Commercials for Rufus Wainwright’s new disc have been running constantly during episodes of Queer Eye for the Straight Guy, and the juxtaposition of his wheezily nasal, jaundiced-sounding voice against the show’s chipper, consumerist version of gay life is enough to make me root for the success of the album despite its flaws. Perhaps I came predisposed to like Want One because the song that’s played during the Queer Eye spot is “Oh What a World,” one of the album’s best. It’s full of strikingly funny lines (“Life is beautiful on the New York Times”) and a chorus that perfectly captures the spoiled-kid nature of Wainwright himself: “Oh, what a world my parents gave me,” he drawls, only half sarcastically.
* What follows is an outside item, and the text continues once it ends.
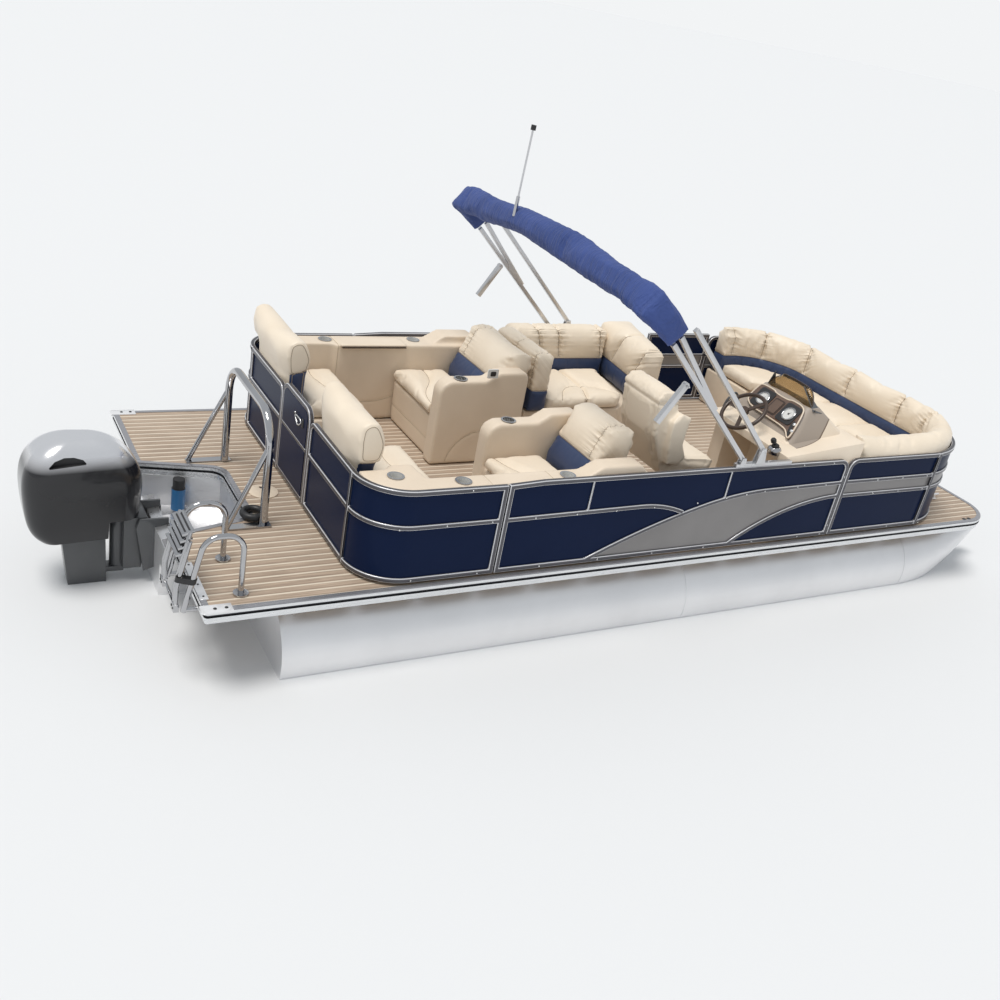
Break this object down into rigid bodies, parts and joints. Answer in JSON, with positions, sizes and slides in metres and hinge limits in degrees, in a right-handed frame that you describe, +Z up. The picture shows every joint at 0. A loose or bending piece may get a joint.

The rest of Want One (excluding the magnificent “Go or Go Ahead” and “Vibrate,” which contains this killer couplet: “Electroclash is karaoke, too / My phone’s on vibrate for you”) isn’t nearly as ambitious or as strange. It’s a shame, since Wainwright’s powers of observation recall both Morrissey and Cole Porter. I’m pulling for him anyway; what a world it would be if this fey, hypersmart former crystal-meth addict triumphed over the image adjusters and interior decorators.

Emmylou Harris
Stumble Into Grace (Nonesuch).

Johnny Cash’s death reminded us how few voices are left that carry any weight, soul, or history. Emmylou Harris possesses such a voice, and it makes her new album matter, despite the sparse production. Unlike her recent work, Stumble Into Grace is made up solely of Harris’s work—love songs like “Can You Hear Me Now” that perfectly suit her voice, which is sweet and whispery yet never sentimental. And when Harris is paired with, say, Jane Siberry, the melodies she is so adept at creating alone become divine, the sound of voices truly intertwined. Much of Stumble Into Grace seems otherworldly, right up to the CD’s cover, which shows her in a gauzy dress, her hair now a beyond-gray, angelic white. But Harris, like Cash before her, is too earthy to fully embrace the heavens. It’s her vulnerability that gives her music its meaning.